Comparison of Prevalence Abundance and Diversity of Helminth Parasites in 1950 and 1998

A comparison of Figures 10 and 19 reveals that the prevalence values for parasites of trout of various age groups have changed dramatically between 1951 and 1998. Although C. metoecus was one of the most prevalent trout parasites in the 1950s both C. metoecus and C. farionis were conspicuous by their absence in the 1998 fish sample. With the exception of N. rutili the prevalence values for trout parasites in the sample taken in 1998 were less than the corresponding ones in the 1950 sample.

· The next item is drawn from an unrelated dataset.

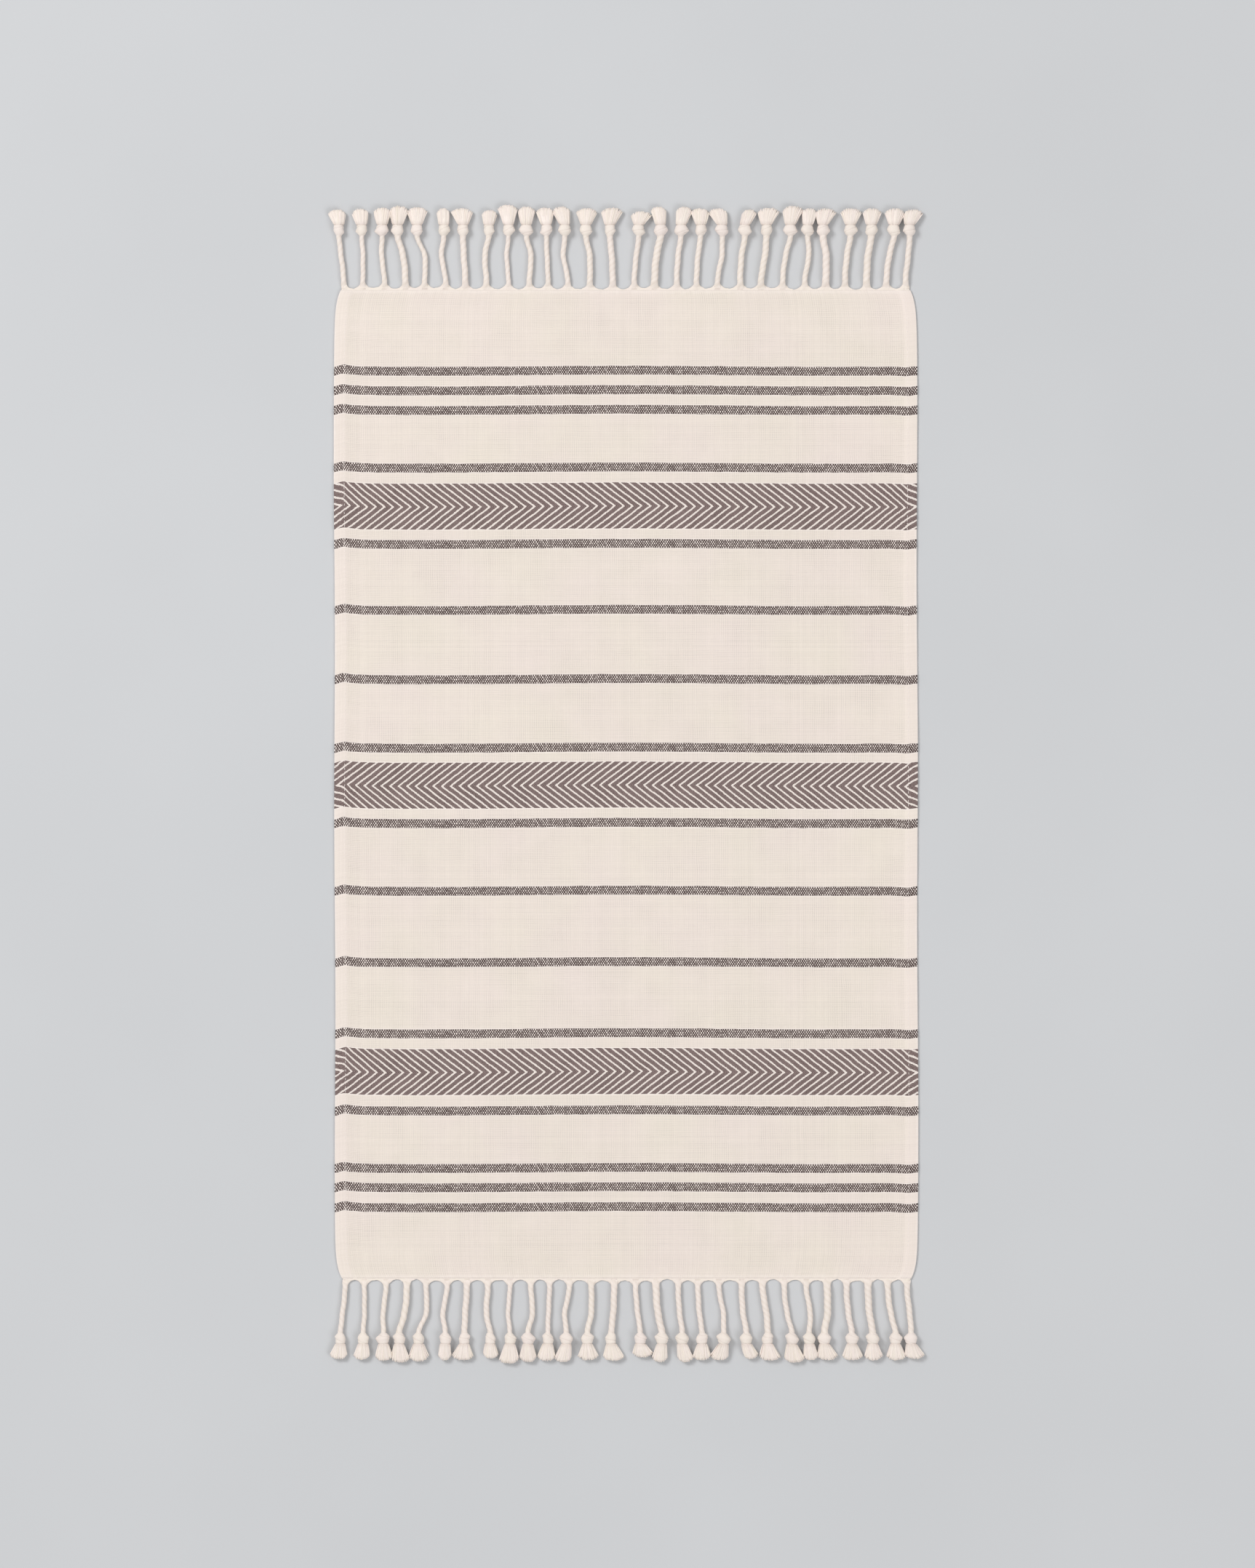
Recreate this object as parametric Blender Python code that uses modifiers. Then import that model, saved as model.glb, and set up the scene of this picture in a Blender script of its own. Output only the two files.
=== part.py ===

The community structure analysis of brown trout parasites (Table 14) also reveals that major changes had occurred between 1950 and 1998. Thus, species richness had declined from 8 to 5 and at the component population level N. rutili had replaced C. metoecus as the dominant parasite. The various component population indices, including the Berger-Parker index, Simpson's diversity index, Brillouin's index, and the equitability index and the slope 'a' of the geometric series had all decreased. At the infrapopulation level (Table 14) the mean number of parasite species per fish and the maximum number of parasite species per fish had halved between 1950 and 1998. During 1998 the percentage values for fish with no parasite species or with one or two parasite species only were less than in 1950 whereas the converse was true for the percentage values for fish with three to six parasites only. These results were reflected in the mean Brillouin's indices for all fish and infected fish. The maximum Brillouin's index was also lower in 1998 than in 1950.